What makes DP alumni support so critical?
Bryan: I think it’s very important. It’s really one of the life bloods of the DP. I consider the DP a family within the entire Penn alumni community and that’s a massive community. However, there are people who are so passionate about other people, like myself, who have these connections, and these passion points, and there are many other people like me, who were at the DP during a very formative time in their life, personally and professionally. You know, I’m proof positive, Steven and his team connected with me and touched the passion point, and we figured out a way to convert my passion to support.
So, I think it’s critical, it’s more personal when you’re dealing with an organization that’s tied to your alma mater and for people who had a great experience at their alma mater, which isn’t everybody, but there are enough people, enough people who are very proud of their education and will always stay true to their school. You have the ability to connect with them in a way that’s very personal. If you can unlock, their passion points and their connection points to Penn, you will find them willing and able to support the DP. It might mean in the way of writing a check, it might mean volunteering time, or just being available for a phone call or zoom call or in person meeting just to provide counseling guidance that’s extremely important, and can be more valuable than any financial contribution.

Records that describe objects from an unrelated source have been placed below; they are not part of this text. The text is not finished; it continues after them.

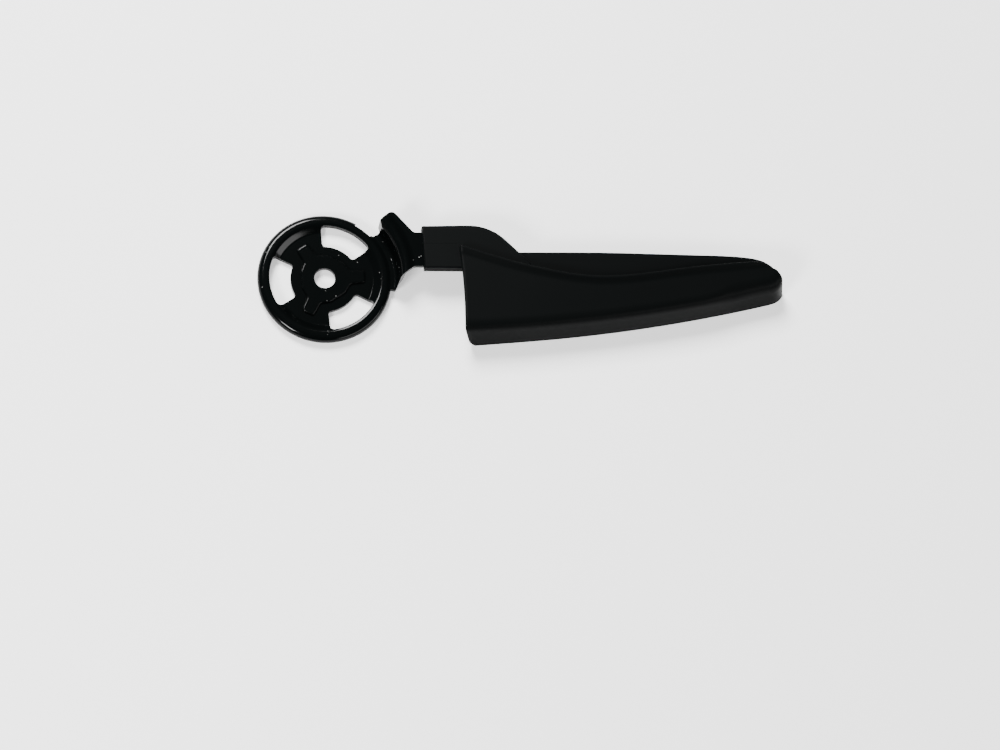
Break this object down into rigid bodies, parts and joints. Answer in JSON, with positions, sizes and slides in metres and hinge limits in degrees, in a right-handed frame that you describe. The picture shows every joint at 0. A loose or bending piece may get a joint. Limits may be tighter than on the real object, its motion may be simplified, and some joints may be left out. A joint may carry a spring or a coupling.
{
  "type": "car seat height lever",
  "caption": "Seat height lever: pressed steel disc with arc slots and centre bore, stepped neck and arm in a moulded plastic handle.",
  "frame": {"origin": "centre of the hub bore, on the back of the raised seat round it", "axes": "+X along the lever towards the tip of the grip, +Z along the bore out of the outer face"},
  "size_m": [0.265, 0.0662, 0.0196],
  "materials": {
    "painted_steel": "gloss",
    "base_plastic": "fine grain",
    "cover_plastic": "satin"
  },
  "bodies": {
    "root": {"lever_plate": "painted_steel", "handle_base": "base_plastic", "grip_cover": "cover_plastic"}
  },
  "joints": []
}
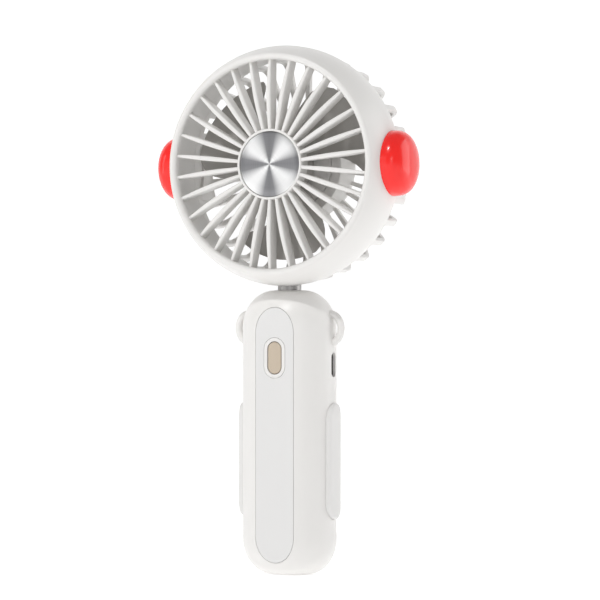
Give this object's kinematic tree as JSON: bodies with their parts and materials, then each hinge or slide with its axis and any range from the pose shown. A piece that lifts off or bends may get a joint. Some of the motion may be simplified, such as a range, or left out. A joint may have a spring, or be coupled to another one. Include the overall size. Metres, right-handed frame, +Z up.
{
  "type": "handheld electric fan",
  "caption": "Handheld electric fan: round grille head with a three-blade impeller on a swivel neck above an oval battery handle with a sprung power button.",
  "frame": {"origin": "centre of the small flat under the handle", "axes": "+Z up along the handle, -Y the way the air blows, +X the fan's right side"},
  "size_m": [0.1044, 0.0378, 0.1999],
  "materials": {
    "shell_white": "satin",
    "panel_white": "matte",
    "pad_white": "matte",
    "impeller_white": "satin",
    "button_champagne": "satin",
    "ear_red": "gloss",
    "neck_grey": "satin",
    "hub_metal": "brushed",
    "screw_steel": "satin",
    "bearing_steel": "polished",
    "core_steel": "satin",
    "winding_copper": "enamelled",
    "nickel": "satin",
    "socket_metal": "satin",
    "board_green": "solder mask",
    "chip_black": "matte",
    "cell_wrap": "shrink film",
    "lead_rubber": "matte",
    "acetal": "matte"
  },
  "bodies": {
    "handle": {"handle_shell": "shell_white", "front_panel": "panel_white", "button_bezel": "shell_white", "rear_cover": "shell_white", "cover_screws": "screw_steel", "grip_pad_left": "pad_white", "grip_pad_right": "pad_white", "usb_socket": "socket_metal", "circuit_board": "board_green", "board_chips": "chip_black", "switch_body": "chip_black", "battery_cell": "cell_wrap", "battery_tabs": "nickel", "battery_leads": "lead_rubber", "neck_bush": "acetal"},
    "power_button": {"power_button": "button_champagne", "switch_plunger": "acetal"},
    "head": {"neck_stem": "neck_grey", "stop_pin": "screw_steel", "stem_clip": "screw_steel", "friction_washer": "acetal", "neck_screws": "screw_steel", "front_grille": "shell_white", "hub_disc": "hub_metal", "ear_cap_left": "ear_red", "ear_cap_right": "ear_red", "rear_grille": "shell_white", "rear_cap": "shell_white", "motor_base": "shell_white", "motor_screws": "screw_steel", "bearing_front": "bearing_steel", "bearing_rear": "bearing_steel", "stator_core": "core_steel", "stator_windings": "winding_copper", "motor_board": "board_green", "motor_lead": "lead_rubber"},
    "rotor": {"impeller": "impeller_white", "rotor_cup": "bearing_steel", "magnet_ring": "core_steel", "motor_shaft": "bearing_steel", "shaft_clip": "screw_steel"}
  },
  "joints": [
    {"name": "head_swivel", "type": "hinge", "parent": "handle", "child": "head", "pos_m": [0, 0, 0.1016], "axis": [0, 0, 1], "range_deg": [-90, 90]},
    {"name": "fan_spin", "type": "hinge", "parent": "head", "child": "rotor", "pos_m": [0, 0, 0.1545], "axis": [0, 1, 0], "continuous": true},
    {"name": "button_press", "type": "slide", "parent": "handle", "child": "power_button", "axis": [0, 1, 0], "range_m": [0, 0.0004], "stiffness_N_per_m": 1500}
  ]
}
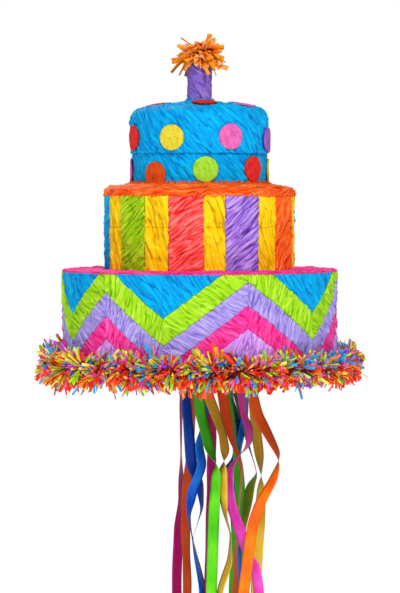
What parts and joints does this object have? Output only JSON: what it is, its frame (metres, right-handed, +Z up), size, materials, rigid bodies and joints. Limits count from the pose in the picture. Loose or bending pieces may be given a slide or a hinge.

So, to answer your question, you know, to sum it up, I think it’s critical because I don’t think you’re going to find people who are more supportive, more passionate about the DP than this network of alumni.
About Bryan Harris
Bryan Harris is the COO & Managing Partner at Taylor. Bryan has spent almost 40 years in the marketing communications industry and has inspired a generation of professionals with his insight, strategic counsel and thought leadership. He joined Taylor in 1989 and has managed a wide variety of accounts for leading global brands such as Bristol-Myers, GSK, Gillette, MasterCard, Pitney Bowes, Fox Sports and Panini.